Required work: Your task is to return, exactly, the run of lines starting at the line holding "slider = slider_mesh()" and ending at the line holding "from math import atan2, cos, pi, radians, sin", both ends included and no other lines.

Data shown:

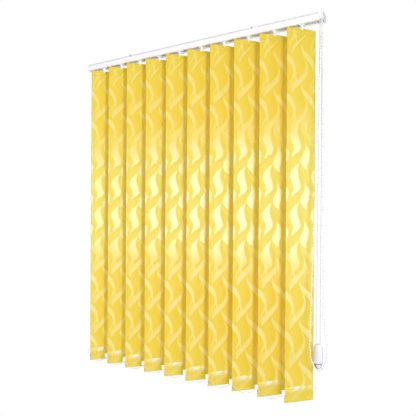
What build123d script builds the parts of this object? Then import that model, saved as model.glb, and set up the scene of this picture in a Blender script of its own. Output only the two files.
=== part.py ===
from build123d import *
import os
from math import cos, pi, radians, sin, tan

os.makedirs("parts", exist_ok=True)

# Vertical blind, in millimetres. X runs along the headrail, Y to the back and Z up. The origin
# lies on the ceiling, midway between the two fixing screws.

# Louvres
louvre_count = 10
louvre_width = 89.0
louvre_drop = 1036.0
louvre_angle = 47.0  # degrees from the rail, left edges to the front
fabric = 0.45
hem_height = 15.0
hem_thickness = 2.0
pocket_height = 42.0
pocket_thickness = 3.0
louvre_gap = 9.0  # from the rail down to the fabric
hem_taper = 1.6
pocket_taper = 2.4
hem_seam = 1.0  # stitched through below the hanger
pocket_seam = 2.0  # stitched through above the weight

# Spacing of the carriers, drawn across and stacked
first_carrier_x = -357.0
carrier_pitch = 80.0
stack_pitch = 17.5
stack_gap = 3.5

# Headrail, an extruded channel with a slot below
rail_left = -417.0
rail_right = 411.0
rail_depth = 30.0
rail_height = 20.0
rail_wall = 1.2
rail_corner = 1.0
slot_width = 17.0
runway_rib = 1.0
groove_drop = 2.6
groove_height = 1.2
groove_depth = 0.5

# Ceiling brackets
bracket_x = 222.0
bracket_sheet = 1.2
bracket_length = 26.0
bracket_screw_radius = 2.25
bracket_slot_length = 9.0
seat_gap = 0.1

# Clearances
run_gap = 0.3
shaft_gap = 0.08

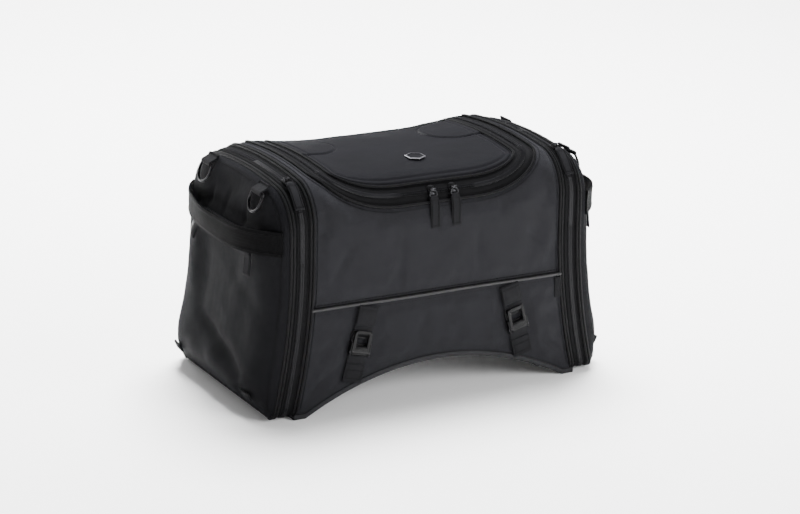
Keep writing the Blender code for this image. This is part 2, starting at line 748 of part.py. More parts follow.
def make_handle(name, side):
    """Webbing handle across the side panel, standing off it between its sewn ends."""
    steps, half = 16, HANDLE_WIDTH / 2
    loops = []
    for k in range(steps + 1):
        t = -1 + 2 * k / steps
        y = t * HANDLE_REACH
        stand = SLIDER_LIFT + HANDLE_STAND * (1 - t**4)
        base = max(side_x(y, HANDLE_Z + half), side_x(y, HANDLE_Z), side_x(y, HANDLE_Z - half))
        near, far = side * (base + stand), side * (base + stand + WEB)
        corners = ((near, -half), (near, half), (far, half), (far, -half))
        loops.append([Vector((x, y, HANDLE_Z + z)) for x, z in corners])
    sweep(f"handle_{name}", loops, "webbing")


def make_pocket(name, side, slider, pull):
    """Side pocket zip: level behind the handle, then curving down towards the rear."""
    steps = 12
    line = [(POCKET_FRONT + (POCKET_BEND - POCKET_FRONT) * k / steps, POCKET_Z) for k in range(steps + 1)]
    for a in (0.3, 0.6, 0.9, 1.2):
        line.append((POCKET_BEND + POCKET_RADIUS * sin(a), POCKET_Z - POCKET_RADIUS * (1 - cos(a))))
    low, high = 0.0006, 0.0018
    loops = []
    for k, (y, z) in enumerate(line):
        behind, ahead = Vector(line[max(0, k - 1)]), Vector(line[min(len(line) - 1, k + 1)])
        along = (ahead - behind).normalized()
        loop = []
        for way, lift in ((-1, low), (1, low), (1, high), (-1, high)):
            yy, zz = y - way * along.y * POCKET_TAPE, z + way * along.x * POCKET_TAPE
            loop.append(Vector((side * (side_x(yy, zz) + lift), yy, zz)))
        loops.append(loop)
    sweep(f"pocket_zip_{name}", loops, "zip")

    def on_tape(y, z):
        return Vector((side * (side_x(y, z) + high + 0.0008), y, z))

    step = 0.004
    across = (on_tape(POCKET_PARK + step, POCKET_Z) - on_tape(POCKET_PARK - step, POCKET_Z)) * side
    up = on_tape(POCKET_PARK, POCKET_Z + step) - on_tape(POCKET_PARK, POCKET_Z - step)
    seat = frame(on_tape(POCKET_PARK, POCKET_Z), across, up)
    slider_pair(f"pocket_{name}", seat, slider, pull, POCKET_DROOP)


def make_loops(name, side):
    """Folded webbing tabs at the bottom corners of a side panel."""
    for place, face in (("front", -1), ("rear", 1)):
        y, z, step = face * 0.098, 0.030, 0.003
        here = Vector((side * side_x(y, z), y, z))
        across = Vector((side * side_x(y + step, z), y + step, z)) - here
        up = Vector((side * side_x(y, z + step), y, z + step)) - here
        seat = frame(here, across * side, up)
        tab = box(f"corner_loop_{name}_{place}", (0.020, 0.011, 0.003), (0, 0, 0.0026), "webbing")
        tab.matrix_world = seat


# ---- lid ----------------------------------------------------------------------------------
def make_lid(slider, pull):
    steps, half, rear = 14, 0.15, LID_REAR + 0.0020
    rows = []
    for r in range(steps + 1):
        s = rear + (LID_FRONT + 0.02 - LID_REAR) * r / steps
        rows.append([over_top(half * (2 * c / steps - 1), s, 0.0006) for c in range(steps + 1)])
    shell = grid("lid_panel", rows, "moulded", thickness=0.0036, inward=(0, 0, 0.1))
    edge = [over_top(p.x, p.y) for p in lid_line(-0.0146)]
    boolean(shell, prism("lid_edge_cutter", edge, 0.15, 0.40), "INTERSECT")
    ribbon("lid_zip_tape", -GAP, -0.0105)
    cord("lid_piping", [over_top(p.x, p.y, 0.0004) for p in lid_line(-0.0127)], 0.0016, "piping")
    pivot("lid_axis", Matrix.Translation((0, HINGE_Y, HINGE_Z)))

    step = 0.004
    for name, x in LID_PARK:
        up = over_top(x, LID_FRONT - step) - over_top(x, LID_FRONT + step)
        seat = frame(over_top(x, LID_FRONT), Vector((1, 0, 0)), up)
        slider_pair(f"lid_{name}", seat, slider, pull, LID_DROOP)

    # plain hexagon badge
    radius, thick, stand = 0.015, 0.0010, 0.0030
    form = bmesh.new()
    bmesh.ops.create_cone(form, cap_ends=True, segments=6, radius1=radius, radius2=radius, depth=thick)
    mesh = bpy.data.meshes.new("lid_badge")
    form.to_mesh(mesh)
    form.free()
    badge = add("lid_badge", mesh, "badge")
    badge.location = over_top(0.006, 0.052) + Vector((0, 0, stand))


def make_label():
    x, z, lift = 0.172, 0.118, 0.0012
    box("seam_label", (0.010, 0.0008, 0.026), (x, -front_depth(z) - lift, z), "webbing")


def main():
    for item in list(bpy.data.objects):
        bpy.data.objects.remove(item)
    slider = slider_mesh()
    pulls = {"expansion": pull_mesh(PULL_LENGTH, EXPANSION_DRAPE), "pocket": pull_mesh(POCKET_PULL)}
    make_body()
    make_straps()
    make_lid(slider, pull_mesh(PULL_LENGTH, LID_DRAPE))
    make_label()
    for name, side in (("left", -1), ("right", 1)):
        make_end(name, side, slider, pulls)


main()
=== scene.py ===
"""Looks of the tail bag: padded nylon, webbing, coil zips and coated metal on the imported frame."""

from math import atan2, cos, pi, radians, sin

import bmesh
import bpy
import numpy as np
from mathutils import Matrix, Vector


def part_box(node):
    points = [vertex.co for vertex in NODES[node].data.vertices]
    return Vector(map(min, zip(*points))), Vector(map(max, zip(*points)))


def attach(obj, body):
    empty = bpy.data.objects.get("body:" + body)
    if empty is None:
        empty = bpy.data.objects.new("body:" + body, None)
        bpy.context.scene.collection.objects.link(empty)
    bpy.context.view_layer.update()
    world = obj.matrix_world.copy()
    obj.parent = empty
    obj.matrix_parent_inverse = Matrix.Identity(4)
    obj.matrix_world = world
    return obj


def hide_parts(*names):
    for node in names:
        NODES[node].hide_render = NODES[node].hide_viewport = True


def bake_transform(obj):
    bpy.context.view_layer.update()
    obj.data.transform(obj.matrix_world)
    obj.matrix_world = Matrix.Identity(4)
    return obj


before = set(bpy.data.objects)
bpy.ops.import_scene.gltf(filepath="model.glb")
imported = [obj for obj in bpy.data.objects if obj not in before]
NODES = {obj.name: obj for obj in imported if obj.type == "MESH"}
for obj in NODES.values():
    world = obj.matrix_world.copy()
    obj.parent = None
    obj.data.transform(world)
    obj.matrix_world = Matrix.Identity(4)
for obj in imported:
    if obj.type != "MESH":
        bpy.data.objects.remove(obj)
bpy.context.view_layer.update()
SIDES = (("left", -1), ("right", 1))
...
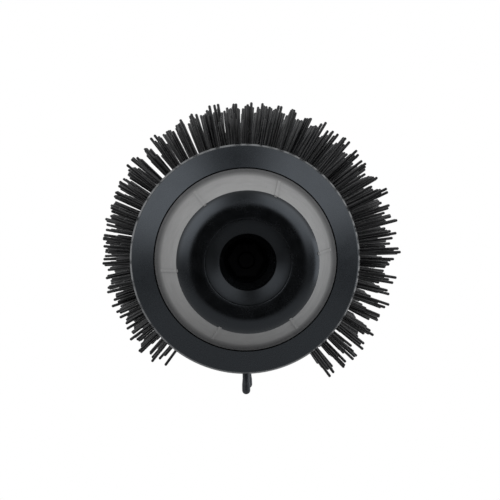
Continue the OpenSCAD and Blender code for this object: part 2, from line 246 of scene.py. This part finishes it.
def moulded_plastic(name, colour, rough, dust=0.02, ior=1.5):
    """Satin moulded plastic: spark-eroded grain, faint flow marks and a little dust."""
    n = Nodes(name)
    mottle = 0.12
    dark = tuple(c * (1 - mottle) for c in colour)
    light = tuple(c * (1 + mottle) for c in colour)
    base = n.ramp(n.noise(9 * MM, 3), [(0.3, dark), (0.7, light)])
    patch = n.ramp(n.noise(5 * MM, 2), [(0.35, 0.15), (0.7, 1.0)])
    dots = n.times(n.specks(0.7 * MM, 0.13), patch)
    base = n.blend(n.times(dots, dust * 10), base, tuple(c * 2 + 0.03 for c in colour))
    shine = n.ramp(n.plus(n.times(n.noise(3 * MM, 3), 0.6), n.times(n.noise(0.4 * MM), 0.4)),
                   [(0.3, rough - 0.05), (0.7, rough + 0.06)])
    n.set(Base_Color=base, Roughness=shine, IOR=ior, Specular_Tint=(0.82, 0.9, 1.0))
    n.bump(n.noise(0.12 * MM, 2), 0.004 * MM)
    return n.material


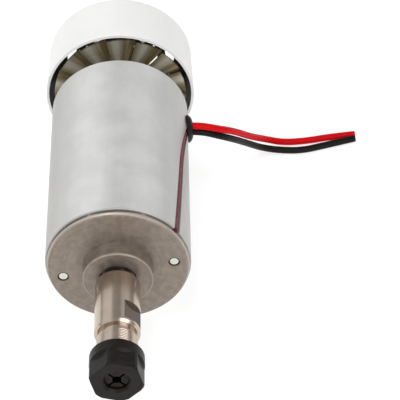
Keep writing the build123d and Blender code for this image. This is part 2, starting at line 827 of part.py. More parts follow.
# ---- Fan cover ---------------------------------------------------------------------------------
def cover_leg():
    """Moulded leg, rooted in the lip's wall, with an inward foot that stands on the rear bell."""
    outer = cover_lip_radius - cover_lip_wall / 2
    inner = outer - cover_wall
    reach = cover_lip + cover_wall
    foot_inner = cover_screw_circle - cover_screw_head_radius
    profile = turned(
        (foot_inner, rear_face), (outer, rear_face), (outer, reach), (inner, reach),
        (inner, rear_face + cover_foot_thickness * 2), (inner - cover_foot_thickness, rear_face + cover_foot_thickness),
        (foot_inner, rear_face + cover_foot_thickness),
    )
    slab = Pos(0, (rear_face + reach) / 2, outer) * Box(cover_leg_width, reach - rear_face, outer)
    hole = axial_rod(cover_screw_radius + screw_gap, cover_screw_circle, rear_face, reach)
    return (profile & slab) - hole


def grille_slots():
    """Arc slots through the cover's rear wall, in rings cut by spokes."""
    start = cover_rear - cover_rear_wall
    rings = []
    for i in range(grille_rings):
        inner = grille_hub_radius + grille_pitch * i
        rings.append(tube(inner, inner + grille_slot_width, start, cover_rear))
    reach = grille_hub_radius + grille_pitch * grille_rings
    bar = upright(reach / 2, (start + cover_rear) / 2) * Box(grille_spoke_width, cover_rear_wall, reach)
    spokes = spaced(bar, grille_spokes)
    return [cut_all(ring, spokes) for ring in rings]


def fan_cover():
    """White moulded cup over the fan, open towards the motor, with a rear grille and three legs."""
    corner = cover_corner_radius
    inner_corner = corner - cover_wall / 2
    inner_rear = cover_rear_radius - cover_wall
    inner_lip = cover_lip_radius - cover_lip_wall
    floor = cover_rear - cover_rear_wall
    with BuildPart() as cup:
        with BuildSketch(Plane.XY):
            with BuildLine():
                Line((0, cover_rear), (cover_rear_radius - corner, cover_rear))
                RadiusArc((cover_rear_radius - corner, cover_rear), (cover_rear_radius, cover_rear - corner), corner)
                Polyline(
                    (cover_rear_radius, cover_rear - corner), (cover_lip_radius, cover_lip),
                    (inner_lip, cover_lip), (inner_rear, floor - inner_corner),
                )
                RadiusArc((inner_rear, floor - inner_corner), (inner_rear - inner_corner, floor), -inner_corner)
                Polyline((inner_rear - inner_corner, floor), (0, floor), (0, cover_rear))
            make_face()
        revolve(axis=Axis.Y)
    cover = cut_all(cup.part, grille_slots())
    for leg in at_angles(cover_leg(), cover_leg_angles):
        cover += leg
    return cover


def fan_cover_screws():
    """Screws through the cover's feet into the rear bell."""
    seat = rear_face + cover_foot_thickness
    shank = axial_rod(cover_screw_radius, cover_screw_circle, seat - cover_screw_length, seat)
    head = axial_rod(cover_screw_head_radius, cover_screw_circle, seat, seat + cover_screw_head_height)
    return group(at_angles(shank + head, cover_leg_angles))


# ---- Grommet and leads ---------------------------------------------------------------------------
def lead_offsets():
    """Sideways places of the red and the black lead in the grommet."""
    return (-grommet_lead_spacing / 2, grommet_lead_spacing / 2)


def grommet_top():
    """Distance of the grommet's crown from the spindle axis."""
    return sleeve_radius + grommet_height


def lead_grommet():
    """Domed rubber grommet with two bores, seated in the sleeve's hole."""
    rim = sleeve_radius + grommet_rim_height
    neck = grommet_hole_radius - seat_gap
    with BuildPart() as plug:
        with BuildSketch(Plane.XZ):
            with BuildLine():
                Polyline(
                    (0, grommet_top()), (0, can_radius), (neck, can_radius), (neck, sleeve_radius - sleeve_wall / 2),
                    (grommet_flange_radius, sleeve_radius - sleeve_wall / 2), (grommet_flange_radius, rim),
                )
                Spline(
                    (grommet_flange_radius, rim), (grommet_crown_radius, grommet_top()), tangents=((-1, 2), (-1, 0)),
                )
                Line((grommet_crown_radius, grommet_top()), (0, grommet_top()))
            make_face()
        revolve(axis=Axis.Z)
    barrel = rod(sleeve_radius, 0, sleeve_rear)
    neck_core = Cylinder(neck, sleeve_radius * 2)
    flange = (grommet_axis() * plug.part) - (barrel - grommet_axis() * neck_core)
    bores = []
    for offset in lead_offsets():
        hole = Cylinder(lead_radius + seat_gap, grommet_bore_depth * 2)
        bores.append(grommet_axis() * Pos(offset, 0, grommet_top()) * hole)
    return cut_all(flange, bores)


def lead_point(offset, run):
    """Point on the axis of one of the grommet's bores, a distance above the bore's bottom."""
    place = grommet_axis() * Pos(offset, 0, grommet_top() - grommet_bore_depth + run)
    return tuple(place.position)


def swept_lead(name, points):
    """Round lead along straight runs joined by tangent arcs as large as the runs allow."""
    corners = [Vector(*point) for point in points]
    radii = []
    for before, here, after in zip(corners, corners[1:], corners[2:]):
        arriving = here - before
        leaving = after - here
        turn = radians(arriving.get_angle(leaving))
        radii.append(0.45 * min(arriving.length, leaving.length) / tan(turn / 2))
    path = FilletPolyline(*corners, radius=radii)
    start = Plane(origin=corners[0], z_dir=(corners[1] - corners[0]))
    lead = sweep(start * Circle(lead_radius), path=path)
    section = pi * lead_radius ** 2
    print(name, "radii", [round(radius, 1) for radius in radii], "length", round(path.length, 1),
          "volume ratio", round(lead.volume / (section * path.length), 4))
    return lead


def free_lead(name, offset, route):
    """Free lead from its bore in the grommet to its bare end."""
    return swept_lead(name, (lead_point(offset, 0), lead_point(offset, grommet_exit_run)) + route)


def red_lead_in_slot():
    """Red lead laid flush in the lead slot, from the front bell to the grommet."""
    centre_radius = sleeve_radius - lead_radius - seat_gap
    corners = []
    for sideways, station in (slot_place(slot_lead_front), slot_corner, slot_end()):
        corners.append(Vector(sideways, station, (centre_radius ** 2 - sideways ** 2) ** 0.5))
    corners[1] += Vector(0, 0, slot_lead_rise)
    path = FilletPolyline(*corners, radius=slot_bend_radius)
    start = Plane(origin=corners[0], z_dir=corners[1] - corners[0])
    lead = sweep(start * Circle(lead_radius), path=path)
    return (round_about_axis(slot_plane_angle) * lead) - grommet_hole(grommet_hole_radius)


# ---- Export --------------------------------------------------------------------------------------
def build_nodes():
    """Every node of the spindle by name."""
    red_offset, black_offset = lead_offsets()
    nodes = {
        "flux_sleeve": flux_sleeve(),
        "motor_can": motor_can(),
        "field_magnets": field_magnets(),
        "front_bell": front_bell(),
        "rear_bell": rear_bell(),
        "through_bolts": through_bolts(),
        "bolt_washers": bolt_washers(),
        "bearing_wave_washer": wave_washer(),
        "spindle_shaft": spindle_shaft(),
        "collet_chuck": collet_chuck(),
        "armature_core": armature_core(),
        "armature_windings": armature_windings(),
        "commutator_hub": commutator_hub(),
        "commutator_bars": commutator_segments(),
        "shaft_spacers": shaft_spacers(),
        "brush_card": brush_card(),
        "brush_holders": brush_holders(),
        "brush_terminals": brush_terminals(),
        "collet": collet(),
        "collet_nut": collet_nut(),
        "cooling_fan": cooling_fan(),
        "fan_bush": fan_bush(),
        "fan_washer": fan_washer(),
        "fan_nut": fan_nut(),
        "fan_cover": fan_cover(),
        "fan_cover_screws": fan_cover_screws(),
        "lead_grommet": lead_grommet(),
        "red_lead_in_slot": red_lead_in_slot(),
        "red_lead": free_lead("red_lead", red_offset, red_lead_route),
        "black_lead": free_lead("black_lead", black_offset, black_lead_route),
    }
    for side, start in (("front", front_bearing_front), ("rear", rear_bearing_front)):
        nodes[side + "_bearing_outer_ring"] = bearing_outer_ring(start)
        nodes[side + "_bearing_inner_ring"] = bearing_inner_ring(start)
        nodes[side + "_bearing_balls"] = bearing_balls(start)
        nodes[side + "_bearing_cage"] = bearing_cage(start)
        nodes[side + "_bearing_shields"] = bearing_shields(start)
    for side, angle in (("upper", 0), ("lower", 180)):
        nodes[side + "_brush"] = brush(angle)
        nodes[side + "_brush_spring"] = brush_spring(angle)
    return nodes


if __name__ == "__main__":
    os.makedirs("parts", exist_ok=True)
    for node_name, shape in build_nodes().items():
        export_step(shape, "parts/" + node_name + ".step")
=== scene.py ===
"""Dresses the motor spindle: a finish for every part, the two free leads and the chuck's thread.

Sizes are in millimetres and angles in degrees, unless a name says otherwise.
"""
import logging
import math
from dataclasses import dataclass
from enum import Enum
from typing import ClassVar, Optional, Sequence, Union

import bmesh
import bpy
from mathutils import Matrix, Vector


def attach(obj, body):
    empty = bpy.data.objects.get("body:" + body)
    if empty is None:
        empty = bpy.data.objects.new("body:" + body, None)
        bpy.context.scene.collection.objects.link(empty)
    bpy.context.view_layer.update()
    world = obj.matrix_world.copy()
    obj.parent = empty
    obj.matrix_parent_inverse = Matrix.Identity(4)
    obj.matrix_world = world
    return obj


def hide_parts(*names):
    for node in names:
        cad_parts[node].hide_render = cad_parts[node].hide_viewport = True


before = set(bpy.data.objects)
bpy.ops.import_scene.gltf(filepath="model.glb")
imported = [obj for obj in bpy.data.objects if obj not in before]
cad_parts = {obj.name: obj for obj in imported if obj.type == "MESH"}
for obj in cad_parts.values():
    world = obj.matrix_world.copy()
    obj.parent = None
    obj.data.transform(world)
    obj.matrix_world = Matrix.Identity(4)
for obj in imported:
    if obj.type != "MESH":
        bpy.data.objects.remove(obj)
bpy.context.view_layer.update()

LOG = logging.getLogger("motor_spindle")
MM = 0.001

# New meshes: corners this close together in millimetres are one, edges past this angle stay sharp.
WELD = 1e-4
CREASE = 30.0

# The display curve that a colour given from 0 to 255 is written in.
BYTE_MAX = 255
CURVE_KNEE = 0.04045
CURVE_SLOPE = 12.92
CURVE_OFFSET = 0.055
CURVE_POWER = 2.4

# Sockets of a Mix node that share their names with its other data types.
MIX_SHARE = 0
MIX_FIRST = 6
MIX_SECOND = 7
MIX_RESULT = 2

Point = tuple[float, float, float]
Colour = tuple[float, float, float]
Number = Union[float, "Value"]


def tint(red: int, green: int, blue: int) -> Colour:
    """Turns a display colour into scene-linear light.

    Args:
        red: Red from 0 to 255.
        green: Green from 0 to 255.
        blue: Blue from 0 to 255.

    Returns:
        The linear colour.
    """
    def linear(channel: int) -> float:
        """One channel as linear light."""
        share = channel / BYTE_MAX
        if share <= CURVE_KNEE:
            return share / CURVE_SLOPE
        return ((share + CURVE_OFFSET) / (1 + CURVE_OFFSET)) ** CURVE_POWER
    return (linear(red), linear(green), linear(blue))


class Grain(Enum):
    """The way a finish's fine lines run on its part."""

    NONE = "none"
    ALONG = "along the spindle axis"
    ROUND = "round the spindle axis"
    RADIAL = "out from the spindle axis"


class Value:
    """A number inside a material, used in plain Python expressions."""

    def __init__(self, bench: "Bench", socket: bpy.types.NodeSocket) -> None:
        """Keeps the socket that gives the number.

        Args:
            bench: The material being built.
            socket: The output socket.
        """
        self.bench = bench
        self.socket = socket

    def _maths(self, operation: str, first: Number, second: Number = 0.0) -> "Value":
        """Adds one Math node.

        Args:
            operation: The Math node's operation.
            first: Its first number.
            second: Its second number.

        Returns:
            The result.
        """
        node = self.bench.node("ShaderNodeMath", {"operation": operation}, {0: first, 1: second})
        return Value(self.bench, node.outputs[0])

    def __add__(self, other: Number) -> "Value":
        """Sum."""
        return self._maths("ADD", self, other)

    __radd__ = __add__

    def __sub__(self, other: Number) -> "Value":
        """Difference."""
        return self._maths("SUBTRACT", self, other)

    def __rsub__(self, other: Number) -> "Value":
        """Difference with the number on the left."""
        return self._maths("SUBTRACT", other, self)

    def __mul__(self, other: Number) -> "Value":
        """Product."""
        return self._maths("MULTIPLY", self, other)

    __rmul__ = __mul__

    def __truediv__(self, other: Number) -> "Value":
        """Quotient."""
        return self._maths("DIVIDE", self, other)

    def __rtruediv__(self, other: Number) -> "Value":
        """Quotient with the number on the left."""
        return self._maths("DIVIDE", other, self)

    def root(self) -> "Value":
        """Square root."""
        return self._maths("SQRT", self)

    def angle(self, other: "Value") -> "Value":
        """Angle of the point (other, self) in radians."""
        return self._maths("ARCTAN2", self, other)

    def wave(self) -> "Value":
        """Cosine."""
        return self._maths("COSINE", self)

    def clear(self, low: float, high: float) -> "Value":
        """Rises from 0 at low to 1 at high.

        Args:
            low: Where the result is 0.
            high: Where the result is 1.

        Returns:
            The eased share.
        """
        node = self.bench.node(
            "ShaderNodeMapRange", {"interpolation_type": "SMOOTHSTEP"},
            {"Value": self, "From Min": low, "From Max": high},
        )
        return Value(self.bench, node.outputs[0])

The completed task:
    slider = slider_mesh()
    pulls = {"expansion": pull_mesh(PULL_LENGTH, EXPANSION_DRAPE), "pocket": pull_mesh(POCKET_PULL)}
    make_body()
    make_straps()
    make_lid(slider, pull_mesh(PULL_LENGTH, LID_DRAPE))
    make_label()
    for name, side in (("left", -1), ("right", 1)):
        make_end(name, side, slider, pulls)


main()
=== scene.py ===
"""Looks of the tail bag: padded nylon, webbing, coil zips and coated metal on the imported frame."""

from math import atan2, cos, pi, radians, sin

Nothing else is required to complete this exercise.